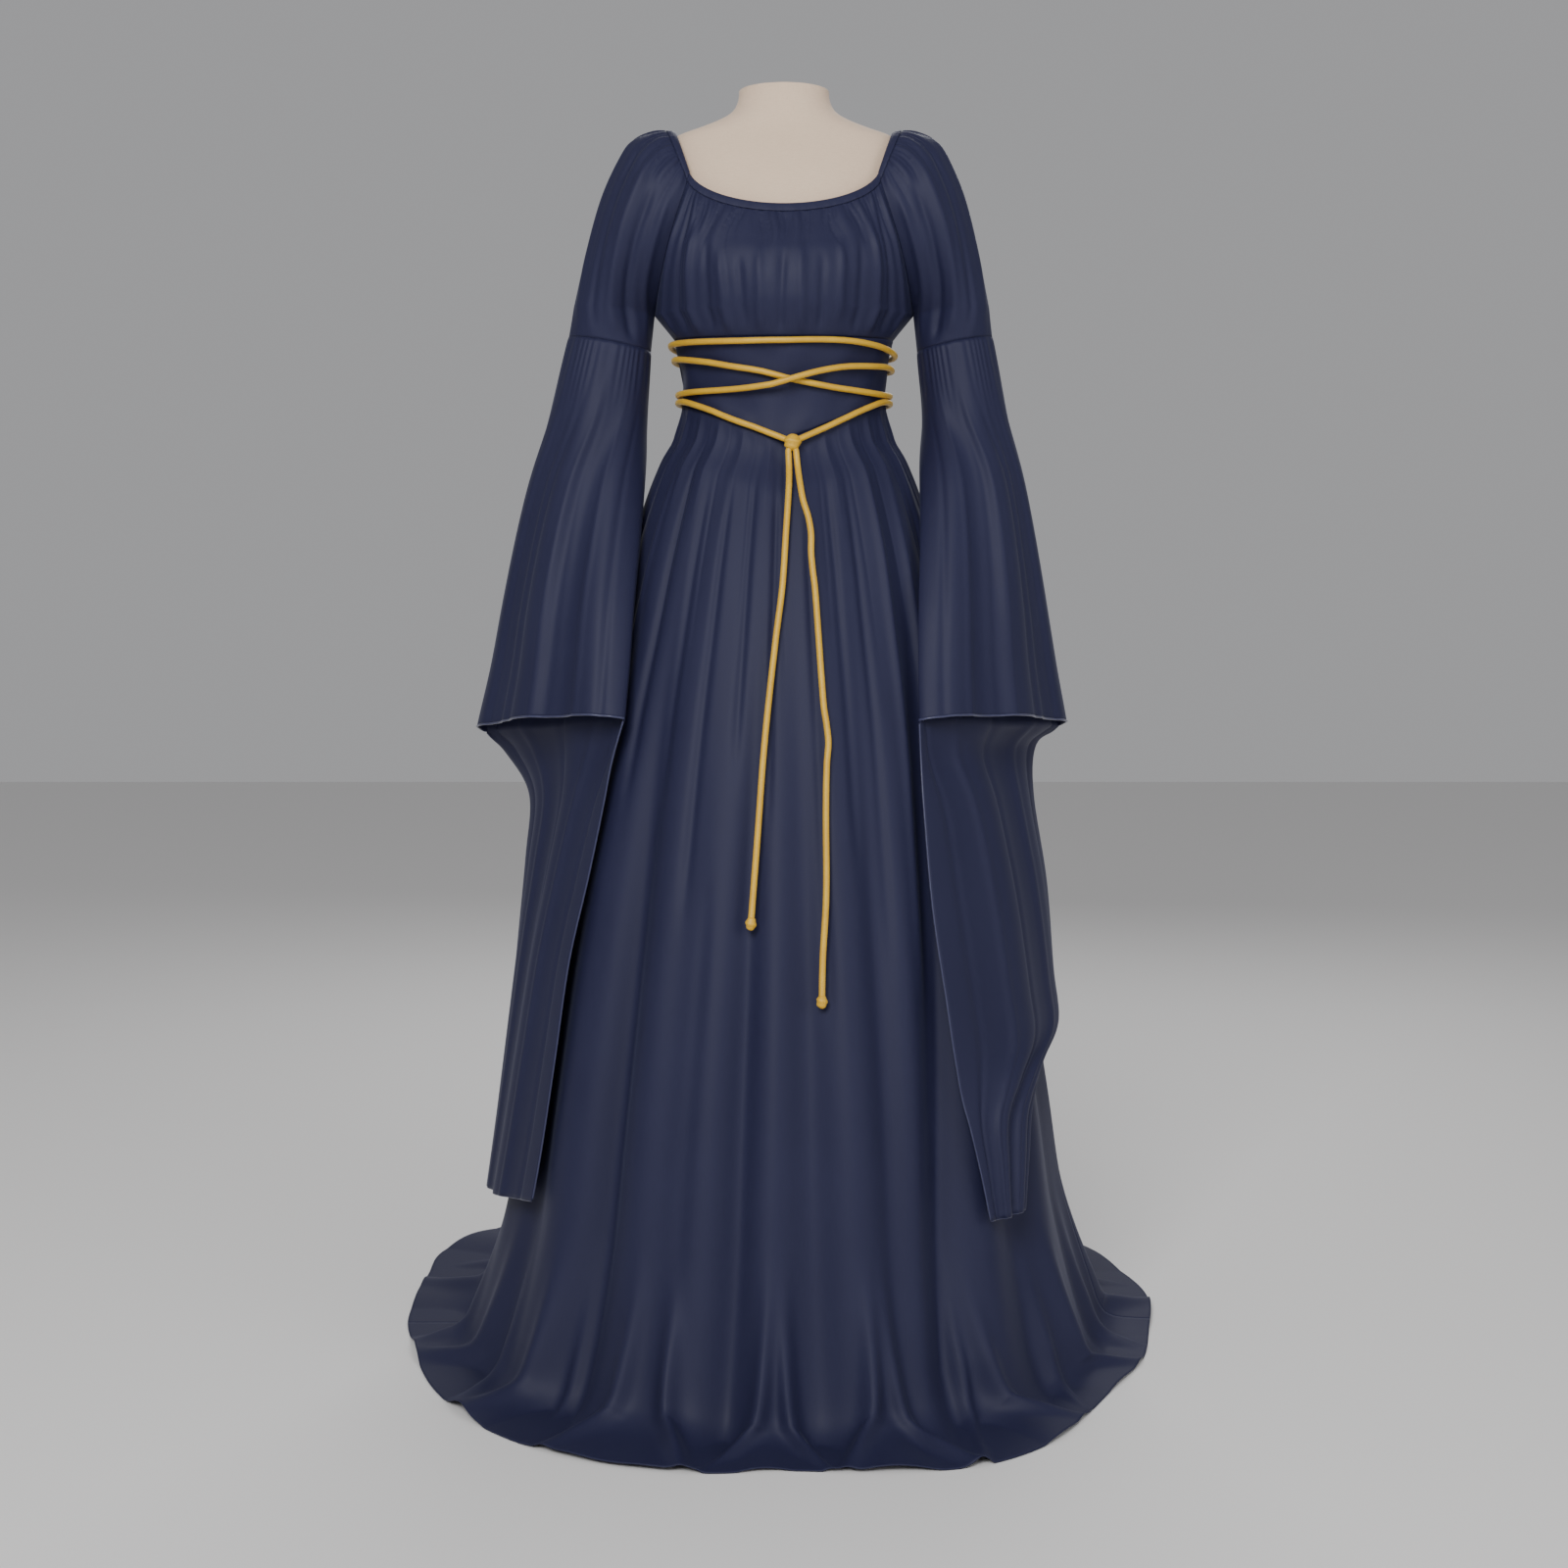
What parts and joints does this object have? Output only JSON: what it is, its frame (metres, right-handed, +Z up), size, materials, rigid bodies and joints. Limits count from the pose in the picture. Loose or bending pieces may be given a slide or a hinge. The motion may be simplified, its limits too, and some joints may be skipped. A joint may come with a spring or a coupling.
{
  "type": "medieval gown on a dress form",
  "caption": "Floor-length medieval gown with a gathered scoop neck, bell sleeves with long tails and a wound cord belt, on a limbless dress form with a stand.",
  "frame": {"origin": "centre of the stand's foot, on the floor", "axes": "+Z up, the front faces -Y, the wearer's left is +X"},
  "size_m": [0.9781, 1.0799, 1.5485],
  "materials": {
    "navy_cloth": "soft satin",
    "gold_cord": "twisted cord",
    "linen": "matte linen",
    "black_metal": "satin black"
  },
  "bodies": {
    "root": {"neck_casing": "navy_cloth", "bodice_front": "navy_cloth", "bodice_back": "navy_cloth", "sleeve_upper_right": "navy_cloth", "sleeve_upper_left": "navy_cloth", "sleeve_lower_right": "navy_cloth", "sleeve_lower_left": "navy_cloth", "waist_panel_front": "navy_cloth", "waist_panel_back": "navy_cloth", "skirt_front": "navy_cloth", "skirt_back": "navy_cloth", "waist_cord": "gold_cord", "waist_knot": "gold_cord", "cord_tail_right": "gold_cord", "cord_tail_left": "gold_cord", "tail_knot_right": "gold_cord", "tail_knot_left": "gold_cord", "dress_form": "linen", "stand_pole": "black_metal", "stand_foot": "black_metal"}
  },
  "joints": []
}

════════════════

--- Problem details ---
Find "bodies". Copy every line it occurs in.

--- Exercise result ---
What parts and joints does this object have? Output only JSON: what it is, its frame (metres, right-handed, +Z up), size, materials, rigid bodies and joints. Limits count from the pose in the picture. Loose or bending pieces may be given a slide or a hinge. The motion may be simplified, its limits too, and some joints may be skipped. A joint may come with a spring or a coupling.
  "bodies": {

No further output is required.